This is the mail archive of the
gcc@gcc.gnu.org
mailing list for the GCC project.
RE: Odd performance regression with -Os
- From: "Weddington, Eric" <eweddington at cso dot atmel dot com>
- To: "Mark Mitchell" <mark at codesourcery dot com>, "Andrew Haley" <aph at redhat dot com>, "Eric Botcazou" <ebotcazou at adacore dot com>
- Cc: <gcc at gcc dot gnu dot org>, "Georg-Johann Lay" <avr at gjlay dot de>
- Date: Tue, 30 Dec 2008 15:38:39 -0700
- Subject: RE: Odd performance regression with -Os
- References: <49591C0F.4030006@codesourcery.com>
> -----Original Message-----
> From: Mark Mitchell [mailto:mark@codesourcery.com]
> Sent: Monday, December 29, 2008 11:51 AM
> To: Andrew Haley
> Cc: Eric Botcazou; gcc@gcc.gnu.org; Georg-Johann Lay
> Subject: Re: Odd performance regression with -Os
>
> Andrew Haley wrote:
> > Eric Botcazou wrote:
> >>> Thanks.

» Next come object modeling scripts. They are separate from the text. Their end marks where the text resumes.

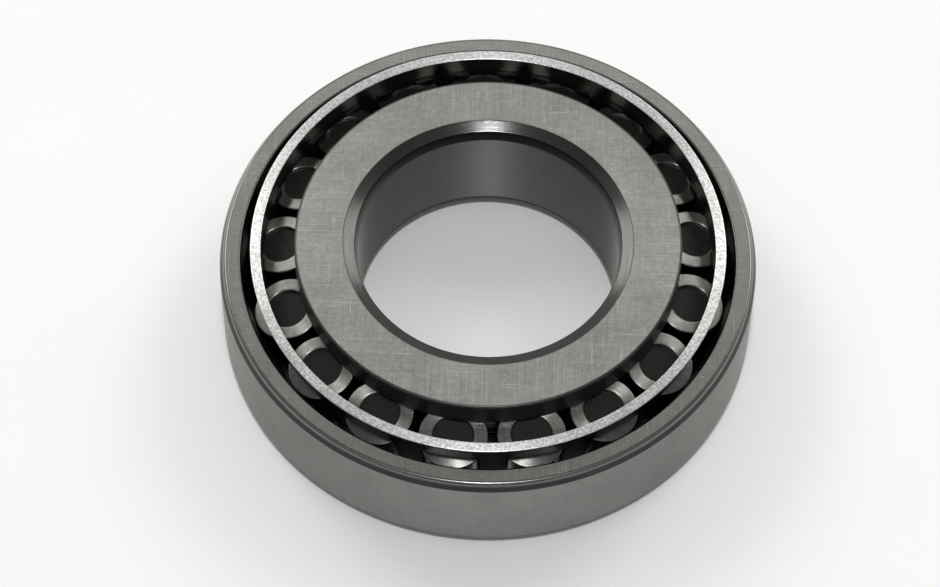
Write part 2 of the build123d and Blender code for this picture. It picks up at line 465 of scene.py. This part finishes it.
# Each finish: tone, roughness, lay, contrast of the lay, depth of its relief, anisotropy
finishes = {
    "ground_face": steel(
        "ground_face", (0.325, 0.328, 0.305), 0.37, crossed_lay, 0.14, 0.003 * MM, 0.2,
        blotch=0.13, marks=face_marks, corner_share=0.9),
    "lapped_face": steel(
        "lapped_face", (0.295, 0.297, 0.274), 0.22, crossed_lay, 0.09, 0.001 * MM,
        blotch=0.08, marks=face_marks, corner_share=0.55),
    "ground_outside": steel(
        "ground_outside", (0.31, 0.307, 0.294), 0.58, round_lay, 0.06, 0.012 * MM, 0.8, blotch=0.08),
    "ground_bore": steel(
        "ground_bore", (0.20, 0.20, 0.198), 0.44, round_lay, 0.10, 0.003 * MM, 1.0, corner_share=0.8),
    "turned_bevel": steel(
        "turned_bevel", (0.05, 0.049, 0.048), 0.22, round_lay, 0.35, 0.008 * MM, marks=rubbed_top),
    "bore_bevel": steel("bore_bevel", (0.060, 0.059, 0.057), 0.16, round_lay, 0.3, 0.005 * MM),
    "black_bevel": steel("black_bevel", (0.012, 0.012, 0.013), 0.3, round_lay, 0.2, 0.002 * MM),
    "dark_rib": steel("dark_rib", (0.17, 0.17, 0.175), 0.30, round_lay, 0.1, 0.002 * MM, 0.8),
    "honed_race": steel("honed_race", (0.11, 0.11, 0.11), 0.28, round_lay, 0.05, 0.0008 * MM, 0.4),
    "roller_side": steel("roller_side", (0.44, 0.43, 0.395), 0.14, round_lay, 0.05, 0.0008 * MM, 0.4),
    "roller_land": steel(
        "roller_land", (0.19, 0.19, 0.177), 0.34, round_lay, 0.15, 0.0015 * MM, 0.85,
        blotch=0.25, marks=specks),
    "black_recess": steel(
        "black_recess", (0.013, 0.0115, 0.0095), 0.5, peened, 0.5, 0.012 * MM,
        metallic=0.0, specular=0.15),
    "pressed_sheet": steel("pressed_sheet", (0.075, 0.08, 0.085), 0.38, no_lay, 0.15, 0.004 * MM),
    "upset_wall": steel("upset_wall", (0.12, 0.12, 0.105), 0.35, round_lay, 0.15, 0.004 * MM),
    "sheared_edge": steel(
        "sheared_edge", (0.68, 0.69, 0.68), 0.35, peened, 0.26, 0.015 * MM, 0.75, blotch=0.12),
}


# ---------------------------------------------------------------- outer ring

race_edge = outside_radius - outer_wall
race_foot = -outer_apex * tan(race_angle)
lead_height = outer_width - open_lead_height
lead_foot = ((lead_height - outer_apex) * tan(race_angle), lead_height)
outer_ring = turned("outer_ring_turned", [
    (race_foot, 0, outer_lip_radius, "ground_face"),
    (outside_radius, 0, outer_back_radius, "ground_outside"),
    (outside_radius, outer_width - bevel_height, bevel_blend, "turned_bevel"),
    (outside_radius - bevel_width, outer_width, bevel_blend, "lapped_face"),
    (race_edge, outer_width, open_lip_radius, "honed_race"),
    (*lead_foot, 0, "honed_race"),
], ring_steps)
piece("outer_ring_turned", outer_ring, "outer_ring", "outer_ring", "outer_ring")


# ---------------------------------------------------------------- inner ring

def race_point(height):
    """Point of the inner raceway at a height."""
    return ((height - inner_apex) * tan(inner_angle), height)


def rib_root(point, slope):
    """Where a rib face through a point, falling outward at a slope, meets the inner raceway."""
    fall, flare = tan(slope), tan(inner_angle)
    return race_point((point[1] + fall * (point[0] + inner_apex * flare)) / (1 + fall * flare))


rib_reach = roller_radius - land_width / 2
rib_lean = asin(rib_reach / end_sphere)
rib_slope = pitch_angle - rib_lean
rib_point = meridian(head_height(rib_reach) + rib_clearance / cos(rib_lean), -rib_reach)
back_root = rib_root(rib_point, rib_slope)
back_edge = (rib_radius, rib_point[1] - (rib_radius - rib_point[0]) * tan(rib_slope))
front_point = meridian(roller_foot - front_rib_clearance, 0)
front_root = rib_root(front_point, pitch_angle)
front_radius = front_root[0] + front_rib_height
front_edge = (front_radius, front_point[1] - (front_radius - front_point[0]) * tan(pitch_angle))


def relief(root, to_rib, to_race):
    """Grinding relief in a corner of the raceway: its points on the rib, its floor and the race."""
    rib_way = (Vector(to_rib) - Vector(root)).normalized() * relief_radius
    race_way = (Vector(to_race) - Vector(root)).normalized() * relief_radius
    floor = Vector(root) - (rib_way + race_way) * relief_sink
    return Vector(root) + rib_way, floor, Vector(root) + race_way


front_relief = relief(front_root, front_edge, back_root)
back_relief = relief(back_root, back_edge, front_root)
bevel_rim = bore_radius + bore_lead_width + bore_bevel_width
bevel_crease = bore_radius + bore_lead_width
inner_ring = turned("inner_ring_turned", [
    (bore_radius, inner_front, bore_front_radius, "ground_face"),
    (front_radius, inner_front, rib_edge_radius, "dark_rib"),
    (*front_edge, 0, "honed_race"),
    (*front_relief[0], 0, "dark_rib"),
    (*front_relief[1], relief_radius / 2, "dark_rib"),
    (*front_relief[2], 0, "honed_race"),
    (*back_relief[2], 0, "dark_rib"),
    (*back_relief[1], relief_radius / 2, "dark_rib"),
    (*back_relief[0], 0, "honed_race"),
    (*back_edge, rib_edge_radius, "dark_rib"),
    (rib_radius, inner_back, rib_edge_radius, "ground_face"),
    (bevel_rim, inner_back, bore_bevel_blend, "bore_bevel"),
    (bevel_crease, inner_back - bore_bevel_depth, bore_bevel_blend, "black_bevel"),
    (bore_radius, inner_back - bore_bevel_depth - bore_lead_depth, 0, "ground_bore"),
], ring_steps)
piece("inner_ring_turned", inner_ring, "inner_ring", "inner_ring", "inner_ring")


# ---------------------------------------------------------------- rollers

def roller_place(name):
    """From a roller's own lathe, apex at the origin and axis up, to its place in the bearing."""
    up = Vector(joints[name + "_spin"]["axis"]).normalized()
    outward = (Vector((up.x, up.y, 0)) - up * (up.x**2 + up.y**2)).normalized()
    axes = Matrix((outward, up.cross(outward), up)).transposed().to_4x4()
    return Matrix.Translation((0, 0, roller_apex)) @ axes


land_middle = (recess_radius + roller_radius) / 2
recess_floor = head_height(recess_radius) - recess_depth
for name in roller_names:
    mesh = turned(name + "_turned", [
        (0, roller_foot, 0, "roller_land"),
        (roller_foot * taper, roller_foot, roller_edge_radius, "roller_side"),
        (roller_radius, roller_head, roller_edge_radius, "roller_land"),
        (land_middle, head_height(land_middle), 0, "roller_land"),
        (recess_radius, head_height(recess_radius), recess_edge_radius, "roller_land"),
        (recess_radius, recess_floor, recess_edge_radius, "black_recess"),
        (0, recess_floor, 0, None),
    ], roller_steps, closed=False)
    mesh.transform(roller_place(name))
    piece(name + "_turned", mesh, name, "rollers", name)


# ---------------------------------------------------------------- cage

def cage_radius(height, depth):
    """Radius, at a height, of a cone set in from the outer raceway by a depth."""
    return (height - outer_apex) * tan(race_angle) - depth / cos(race_angle)


def cage_height(radius, depth):
    """Height, at a radius, of the same cone."""
    return outer_apex + (radius + depth / cos(race_angle)) / tan(race_angle)


inner_face = cage_clearance + sheet
pocket_head = roller_head + pocket_end_clearance
web_above = pocket_head * taper + (race_clearance - inner_face) / cos(half_angle)
rim_top = meridian(pocket_head, web_above)[1] + rim_height
rim_outside = cage_radius(rim_top, cage_clearance)
rim_inside = rim_outside - rim_width
flange_radius = front_radius + flange_clearance
cage = turned("cage_pressed", [
    (rim_inside, rim_top, cage_edge_radius, "sheared_edge"),
    (rim_outside, rim_top, cage_edge_radius, "pressed_sheet"),
    (cage_radius(cage_foot, cage_clearance), cage_foot, bend_radius + sheet, "pressed_sheet"),
    (flange_radius, cage_foot, cage_edge_radius, "pressed_sheet"),
    (flange_radius, cage_foot + sheet, cage_edge_radius, "pressed_sheet"),
    (cage_radius(cage_foot + sheet, inner_face), cage_foot + sheet, bend_radius, "pressed_sheet"),
    (rim_inside, cage_height(rim_inside, inner_face), bend_radius, "upset_wall"),
], cage_steps)


def pocket_cutter(name):
    """A roller's form grown by its clearance, which shapes the pocket of the cage."""
    foot = roller_foot - pocket_end_clearance
    growth = pocket_clearance / cos(half_angle)
    corner = roller_edge_radius + pocket_clearance
    mesh = turned("pocket_" + name, [
        (0, foot, 0, "pressed_sheet"),
        (foot * taper + growth, foot, corner, "pressed_sheet"),
        (pocket_head * taper + growth, pocket_head, corner, "pressed_sheet"),
        (0, pocket_head, 0, None),
    ], pocket_steps, closed=False)
    mesh.transform(roller_place(name))
    return mesh


cutters = bmesh.new()
for name in roller_names:
    cutters.from_mesh(pocket_cutter(name))
cutter_mesh = bpy.data.meshes.new("pockets")
cutter_mesh.materials.append(finishes["pressed_sheet"])
cutters.to_mesh(cutter_mesh)
cutters.free()
cutter = bpy.data.objects.new("pockets", cutter_mesh)
blank = bpy.data.objects.new("cage_blank", cage)
for made in (cutter, blank):
    bpy.context.scene.collection.objects.link(made)
cut = blank.modifiers.new("pockets", "BOOLEAN")
cut.operation = "DIFFERENCE"
cut.solver = "EXACT"
cut.object = cutter
pressed = bpy.data.meshes.new_from_object(blank.evaluated_get(bpy.context.evaluated_depsgraph_get()))
for made in (cutter, blank):
    bpy.data.objects.remove(made)
pressed.name = "cage_pressed"
piece("cage_pressed", pressed, "cage", "cage", "cage")


# ---------------------------------------------------------------- floor, light and camera

def add_floor():
    """Plain pale floor under the bearing."""
    radius, segments, grain_size, darkest, palest = 2.5, 64, 40 * MM, 0.99, 1.01
    tone = (0.975, 0.975, 0.98)
    shape = bmesh.new()
    bmesh.ops.create_circle(shape, cap_ends=True, segments=segments, radius=radius)
    mesh = bpy.data.meshes.new("floor")
    shape.to_mesh(mesh)
    shape.free()
    made = bpy.data.materials.new("pale_floor")
    made.use_nodes = True
    tree = made.node_tree
    shader = tree.nodes["Principled BSDF"]
    shader.inputs["Roughness"].default_value = 0.9
    shader.inputs["Specular IOR Level"].default_value = 0.2
    place = node(tree, "TexCoord").outputs["Object"]
    grain = spread(tree, cloud(tree, place, grain_size), darkest, palest, *noise_range)
    colour = node(tree, "VectorMath", {0: tone, "Scale": grain}, operation="SCALE").outputs[0]
    tree.links.new(colour, shader.inputs["Base Color"])
    mesh.materials.append(made)
    floor = bpy.data.objects.new("floor", mesh)
    bpy.context.scene.collection.objects.link(floor)


def add_lamp(name, azimuth, elevation, size, power, colour):
    """A square soft lamp a metre away, facing the bearing. Azimuth 0 is behind it, 90 on its right."""
    light = bpy.data.lights.new(name, "AREA")
    light.size = size
    light.energy = power
    light.color = colour
    made = bpy.data.objects.new(name, light)
    bpy.context.scene.collection.objects.link(made)
    turn, rise = radians(azimuth), radians(elevation)
    way = Vector((sin(turn) * cos(rise), cos(turn) * cos(rise), sin(rise)))
    made.location = way
    made.rotation_euler = way.to_track_quat("Z", "Y").to_euler()


def add_world():
    """A soft studio: a pale screen behind the bearing, a dim ceiling, and dark walls in front."""
    side_cut = 0.5                 # how much a direction to the side counts as less behind
    screen_edge = (-0.25, 0.3)     # the screen comes in over this share behind
    screen_low, screen_high, screen_rise = 0.75, 1.0, (0.0, 0.7)
    ceiling, ceiling_edge = 0.15, (0.84, 0.865)
    wall_low, wall_high, wall_rise = 0.08, 0.42, (0.0, 0.8)
    world = bpy.data.worlds.new("studio")
    bpy.context.scene.world = world
    world.use_nodes = True
    tree = world.node_tree
    way = node(tree, "SeparateXYZ", {0: node(tree, "TexCoord").outputs["Generated"]}).outputs
    aside = maths(tree, "MULTIPLY", maths(tree, "ABSOLUTE", way["X"]), side_cut)
    behind = spread(tree, maths(tree, "SUBTRACT", way["Y"], aside), 0.0, 1.0, *screen_edge)
    screen = maths(
        tree, "MULTIPLY",
        spread(tree, way["Z"], screen_low, screen_high, *screen_rise),
        spread(tree, way["Z"], 1.0, ceiling, *ceiling_edge),
    )
    walls = spread(tree, way["Z"], wall_low, wall_high, *wall_rise)
    level = node(
        tree, "Mix", {"Factor": behind, "A": walls, "B": screen}, data_type="FLOAT",
    ).outputs[0]
    background = tree.nodes["Background"]
    background.inputs["Color"].default_value = (1.0, 1.0, 1.0, 1.0)
    tree.links.new(level, background.inputs["Strength"])


def add_camera():
    """Camera above the front of the bearing, a little turned about its own line of sight."""
    roll = radians(0.7277)
    lens = bpy.data.cameras.new("camera")
    lens.lens = 138.875
    lens.sensor_width = 36.0
    made = bpy.data.objects.new("camera", lens)
    bpy.context.scene.collection.objects.link(made)
    made.location = (0, -262.181 * MM, 424.548 * MM)
    aim = Vector((-2.302 * MM, -5.734 * MM, 13.8 * MM))
    level = (aim - made.location).to_track_quat("-Z", "Y")
    made.rotation_mode = "QUATERNION"
    made.rotation_quaternion = level @ Quaternion((0, 0, 1), roll)
    bpy.context.scene.camera = made


cool_white = (0.97, 0.985, 1.0)
warm_white = (1.0, 0.98, 0.91)
add_floor()
add_world()
add_lamp("overhead_lamp", 180, 77, 0.07, 3.1, cool_white)
add_lamp("left_lamp", -43, 40, 0.36, 1.8, warm_white)
add_lamp("right_lamp", 43, 40, 0.36, 1.6, warm_white)
add_camera()
bpy.context.scene.view_settings.view_transform = "Standard"
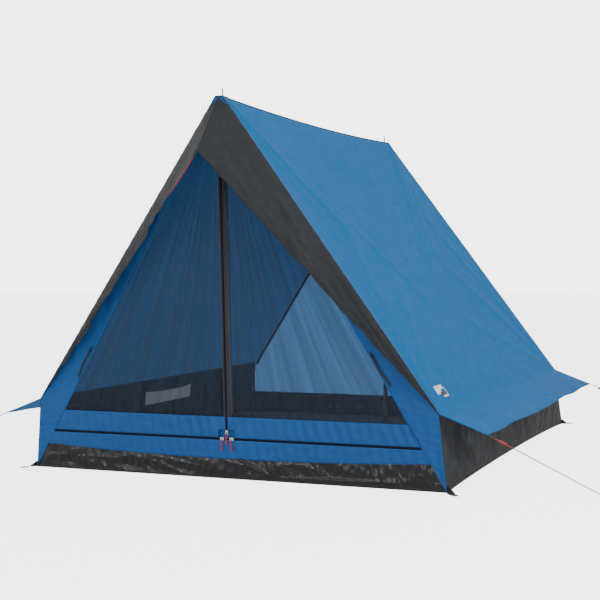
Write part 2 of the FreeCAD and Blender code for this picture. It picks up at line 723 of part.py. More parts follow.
def peg_eye(corner, side):
    """The loop that goes over the peg: a ring of the same cord, flat on the ground."""
    end = guyline_ends(corner, side)[1]
    reach = PEG_EYE_RADIUS + 2 * GUYLINE_RADIUS + SEAM
    centre = Vector(end.x + side * reach, end.y, GUYLINE_RADIUS)
    return Part.makeTorus(PEG_EYE_RADIUS, GUYLINE_RADIUS, centre)


def tensioner(corner, side):
    """A small plastic runner on the guyline."""
    start, _, along = guyline_ends(corner, side)
    near = start + along * TENSIONER_OFFSET
    across = Vector(0, TENSIONER_WIDTH / 2, 0)
    normal = across.cross(along).normalize() * (TENSIONER_THICKNESS / 2)
    face = [near - across - normal, near + across - normal, near + across + normal, near - across + normal]
    block = panel(face, along * TENSIONER_LENGTH)
    hole = Part.makeCylinder(GUYLINE_RADIUS + TENSIONER_AIR, TENSIONER_LENGTH, near, along)
    long_edges = [e for e in block.Edges if abs(e.Length - TENSIONER_LENGTH) < SEAM]
    return block.makeFillet(TENSIONER_THICKNESS / 4, long_edges).cut(hole)


def hood_cord():
    """The canopy's cord: straight runs joined by arcs that touch them."""
    _, tip, low = hood_corners(-1)
    edge = low - tip
    points = [tip + edge * share + Vector(0, -ahead, -below) for share, ahead, below in HOOD_CORD_ROUTE]
    edges = []
    here = points[0]
    for before, corner, after in zip(points, points[1:], points[2:]):
        arrive = (corner - before).normalize()
        leave = (after - corner).normalize()
        turn = arrive.getAngle(leave)
        reach = CORD_CORNER_SHARE * min((corner - before).Length, (after - corner).Length)
        radius = reach / math.tan(turn / 2)
        print("canopy cord bend radius", round(radius, 1))
        start = corner - arrive * reach
        end = corner + leave * reach
        to_centre = (leave - arrive).normalize()
        sagitta = reach * math.tan(turn / 4)
        middle = (start + end) * 0.5 + to_centre * -sagitta
        edges.append(Part.LineSegment(here, start).toShape())
        edges.append(Part.Arc(start, middle, end).toShape())
        here = end
    edges.append(Part.LineSegment(here, points[-1]).toShape())
    path = Part.Wire(edges)
    section = Part.Wire(Part.makeCircle(HOOD_CORD_RADIUS, points[0], (points[1] - points[0]).normalize()))
    tube = path.makePipeShell([section], True, True)
    expected = math.pi * HOOD_CORD_RADIUS ** 2 * path.Length
    print("canopy cord length", round(path.Length, 1), "volume ratio", round(tube.Volume / expected, 4))
    return tube


# ---------------------------------------------------------------- small sewn pieces
def inner_pocket():
    """A flat empty pocket on the inside of the left wall."""
    top = POCKET_FOOT + POCKET_HEIGHT
    skin = FABRIC + SEAM
    outline = []
    for y, z in ((-1, POCKET_FOOT), (1, POCKET_FOOT), (1, top), (-1, top)):
        point = Vector(-wall_x(z), y * POCKET_LENGTH / 2, z)
        outline.append(point + wall_out(-1) * -skin)
    return panel(outline, wall_out(-1) * -POCKET_THICKNESS)


def roof_label():
    """A plain sewn patch low on the right slope, with nothing printed on it."""
    y_low = front_y(LABEL_FOOT) + LABEL_SET_BACK
    top = LABEL_FOOT + LABEL_HEIGHT * ROOF_FALL / math.hypot(ROOF_RUN, ROOF_FALL)
    outline = [
        Vector(roof_x(LABEL_FOOT), y_low, LABEL_FOOT),
        Vector(roof_x(LABEL_FOOT), y_low + LABEL_LENGTH, LABEL_FOOT),
        Vector(roof_x(top), y_low + LABEL_LENGTH, top),
        Vector(roof_x(top), y_low, top),
    ]
    return panel(outline, roof_out(1) * (FABRIC / 2))


def door_ties():
    """On each side, the toggle and the strap that hold a rolled door panel, on the front wall's strip."""
    pieces = []
    for side in SIDES.values():
        x = side * (door_edge_x(TOGGLE_HEIGHT) + 4 * TOGGLE_RADIUS)
        centre = on_front(x, TOGGLE_HEIGHT, TOGGLE_RADIUS + SEAM)
        slope = (on_front(side * door_edge_x(0), 0) - on_front(0, RIDGE_HEIGHT)).normalize()
        start = centre - slope * (TOGGLE_LENGTH / 2)
        pieces.append(Part.makeCylinder(TOGGLE_RADIUS, TOGGLE_LENGTH, start, slope))
        away = slope.cross(FRONT_OUT).normalize() * (TIE_WIDTH / 2)
        top = on_front(x, TOGGLE_HEIGHT, SEAM) + slope * TOGGLE_LENGTH
        end = top + slope * TIE_LENGTH
        pieces.append(panel([top - away, end - away, end + away, top + away], FRONT_OUT * FABRIC))
    return Part.makeCompound(pieces)


# ---------------------------------------------------------------- write every piece
export(floor_sheet(), "floor_sheet")
export(tub_front(), "tub_front")
export(tub_rear(), "tub_rear")
export(ridge_tape(), "ridge_tape")
export(Part.makeCompound([grommet(FRONT_GROMMET_Y), grommet(REAR_GROMMET_Y)]), "ridge_grommets")
export(front_peak(), "front_peak")
export(front_sill(), "front_sill")
export(front_edge_binding(), "front_edge_binding")
export(rear_wall(), "rear_wall")
export(sill_zip(), "sill_zip")
export(inner_pocket(), "inner_pocket")
export(roof_label(), "roof_label")
export(door_ties(), "door_ties")

for side_name, side in SIDES.items():
    export(side_wall(side), "side_wall_" + side_name)
    export(roof(side), "roof_" + side_name)
    export(eave(side), "eave_" + side_name)
    export(hood(side), "hood_" + side_name)
    export(front_panel(side), "front_panel_" + side_name)
    export(sided(side, door_mesh()), "door_" + side_name + "_mesh")
    export(sided(side, door_band()), "door_" + side_name + "_band")
    export(sided(side, door_zip_side()), "door_" + side_name + "_zip_side")
    export(sided(side, door_zip_bottom()), "door_" + side_name + "_zip_bottom")
    slider_x = side * SILL_SLIDER_OFFSET
    export(slider(slider_x, SILL_ZIP_HEIGHT, False), "sill_zip_slider_" + side_name)
    export(pull(slider_x, SILL_ZIP_HEIGHT), "sill_zip_pull_" + side_name)

export(slider(0, DOOR_SLIDER_Z, True), "door_zip_slider")
export(pull(0, DOOR_SLIDER_Z), "door_zip_pull")

poles()

export(Part.makeCompound([peg_loop(c, out) for c, out in peg_loop_frames()]), "corner_loops")
export(Part.makeCompound([eyelet(c, out) for c, out in peg_loop_frames()]), "corner_eyelets")
tabs = [eave_tab(corner, side) for _, corner, side in eave_corners()]
export(Part.makeCompound(tabs + [hood_tab()]), "pull_out_tabs")
export(Part.makeCompound([peg_eye(corner, side) for _, corner, side in eave_corners()]), "peg_eyes")
for name, corner, side in eave_corners():
    export(guyline(corner, side), "guyline_" + name)
    export(tensioner(corner, side), "tensioner_" + name)
export(hood_cord(), "hood_cord")
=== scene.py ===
"""A small ridge tent on two upright poles, dressed around its measured frame. Lengths are in metres."""
import bpy
import math
from mathutils import Matrix, Vector, noise


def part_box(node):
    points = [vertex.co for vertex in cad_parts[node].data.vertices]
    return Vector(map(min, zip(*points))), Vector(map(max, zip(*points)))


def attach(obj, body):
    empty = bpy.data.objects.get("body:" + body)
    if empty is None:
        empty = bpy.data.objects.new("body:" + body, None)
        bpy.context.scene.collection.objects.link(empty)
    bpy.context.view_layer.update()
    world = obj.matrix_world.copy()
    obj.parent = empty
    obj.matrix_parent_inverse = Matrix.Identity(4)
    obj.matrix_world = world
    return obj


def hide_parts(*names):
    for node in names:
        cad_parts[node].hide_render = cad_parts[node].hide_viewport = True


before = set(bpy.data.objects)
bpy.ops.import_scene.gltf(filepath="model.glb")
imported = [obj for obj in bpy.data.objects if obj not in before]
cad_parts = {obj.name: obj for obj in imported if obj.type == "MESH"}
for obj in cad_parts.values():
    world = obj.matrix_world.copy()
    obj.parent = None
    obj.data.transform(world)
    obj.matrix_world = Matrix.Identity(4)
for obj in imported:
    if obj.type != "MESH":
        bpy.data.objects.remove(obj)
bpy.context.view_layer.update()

# ------------------------------------------------------------------ camera
# A long lens at sitting height, a little to the right of the door.
camera_data = bpy.data.cameras.new("camera")
camera = bpy.data.objects.new("camera", camera_data)
bpy.context.scene.collection.objects.link(camera)
bpy.context.scene.camera = camera
camera_data.sensor_width = 36
camera_data.lens = 75.07
camera_data.clip_end = 60
turn = Matrix.Rotation(math.radians(22.68), 3, "Z")
tilt = Matrix.Rotation(math.radians(90 - 1.41), 3, "X")
roll = Matrix.Rotation(math.radians(-0.35), 3, "Z")
camera.rotation_euler = (turn @ tilt @ roll).to_euler()
camera.location = (1.8755, -4.7892, 0.7158)

# ------------------------------------------------------------------ guylines
# A red braided cord runs straight from each eave corner to its peg, whose loop of the same cord
# ends it. It is 3 mm thick, and knotted to the loop.
guyline_radius = 0.0015
eave_tab_end_x = 0.92968
eave_tab_end_z = 0.18215
peg_knot_x = 1.30899
guyline_y = {"front": -0.95269, "rear": 0.90423}
peg_eye_radius = 0.011
peg_knot_radius = 0.0032
peg_knot_height = 0.0034
straight_lead = 0.02      # the line leaves its tab and meets its knot straight


def braided_cord(name, colour, pitch):
    """A shiny braid: two sets of slanting strands shown by bump, over a colour that varies a little."""
    material = bpy.data.materials.new(name)
    material.use_nodes = True
    nodes = material.node_tree.nodes
    links = material.node_tree.links
    shader = nodes["Principled BSDF"]
    shader.inputs["Roughness"].default_value = 0.5
    shader.inputs["Sheen Weight"].default_value = 0.2
    place = nodes.new("ShaderNodeTexCoord")
    strands = nodes.new("ShaderNodeTexWave")
    strands.bands_direction = "DIAGONAL"
    strands.inputs["Scale"].default_value = 1 / pitch
    strands.inputs["Distortion"].default_value = 0.4
    links.new(place.outputs["Object"], strands.inputs["Vector"])
    shade = nodes.new("ShaderNodeMix")
    shade.data_type = "RGBA"
    shade.inputs["A"].default_value = [c * 0.6 for c in colour[:3]] + [1]
    shade.inputs["B"].default_value = colour
    links.new(strands.outputs["Fac"], shade.inputs["Factor"])
    links.new(shade.outputs["Result"], shader.inputs["Base Color"])
    bump = nodes.new("ShaderNodeBump")
    bump.inputs["Distance"].default_value = 0.0004
    bump.inputs["Strength"].default_value = 0.5
    links.new(strands.outputs["Fac"], bump.inputs["Height"])
    links.new(bump.outputs["Normal"], shader.inputs["Normal"])
    return material


red_cord = braided_cord("red_cord", (0.36, 0.012, 0.014, 1), 0.006)


def spline_cord(name, points, radius, material):
    """A round cord along one smooth line that starts and ends on its first and last point."""
    curve = bpy.data.curves.new(name, "CURVE")
    curve.dimensions = "3D"
    curve.bevel_depth = radius
    curve.bevel_resolution = 3
    curve.use_fill_caps = True
    spline = curve.splines.new("NURBS")
    spline.points.add(len(points) - 1)
    for knot, point in zip(spline.points, points):
        knot.co = (*point, 1)
    spline.order_u = 3
    spline.use_endpoint_u = True
    spline.resolution_u = 8
    curve.materials.append(material)
    cord = bpy.data.objects.new(name, curve)
    bpy.context.scene.collection.objects.link(cord)
    return cord


def deselect():
    if bpy.context.object and bpy.context.object.mode != "OBJECT":
        bpy.ops.object.mode_set(mode="OBJECT")
    bpy.ops.object.select_all(action="DESELECT")


def settle(piece):
    """Leaves a piece at the origin, unturned and unscaled, with its place in its mesh."""
    deselect()
    piece.select_set(True)
    bpy.context.view_layer.objects.active = piece
    bpy.ops.object.transform_apply(location=True, rotation=True, scale=True)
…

Are you holding this because we're in Stage 3?
> >> The patch was written very recently so I wanted to let it
> go through a good
> >> deal of internal testing. Moveover I haven't measured its
> impact on anything
> >> else than Ada benchmarks (and on a patched 4.3 branch).
> If people think that
> >> it would be worth having for the 4.4 release, I can port
> it and conduct basic
> >> testing with it on the mainline, but that's pretty much it.
> >
> > Well, it's a fairly nasty regression on embedded targets with no
> > multiplier, where people are likely to use -Os. Sounds to me like
> > it qualifies for 4.4
>
> I agree.
I just tried Eric's patch <http://gcc.gnu.org/ml/gcc/2008-12/msg00330.html> for the AVR on 4.3.2 (patch slightly modified to patch against the 4.3.2 release) and tested with Andrew's original test case. The AVR is a perfect target to test this as it is an 8-bit embedded processor, there are a number of variants that do not have multiply instructions, and almost all applications are compiled with -Os.
I compiled the original test case using -mmcu=at90usb82 -Os. It compiled to 15 instructions at 32 bytes, with a call to __mulhi3. With the patch, the test case compiled to 10 instructions at 20 bytes, and no call to libgcc.
I haven't regtested the patch yet, but so far I like what I see.
Thanks,
Eric Weddington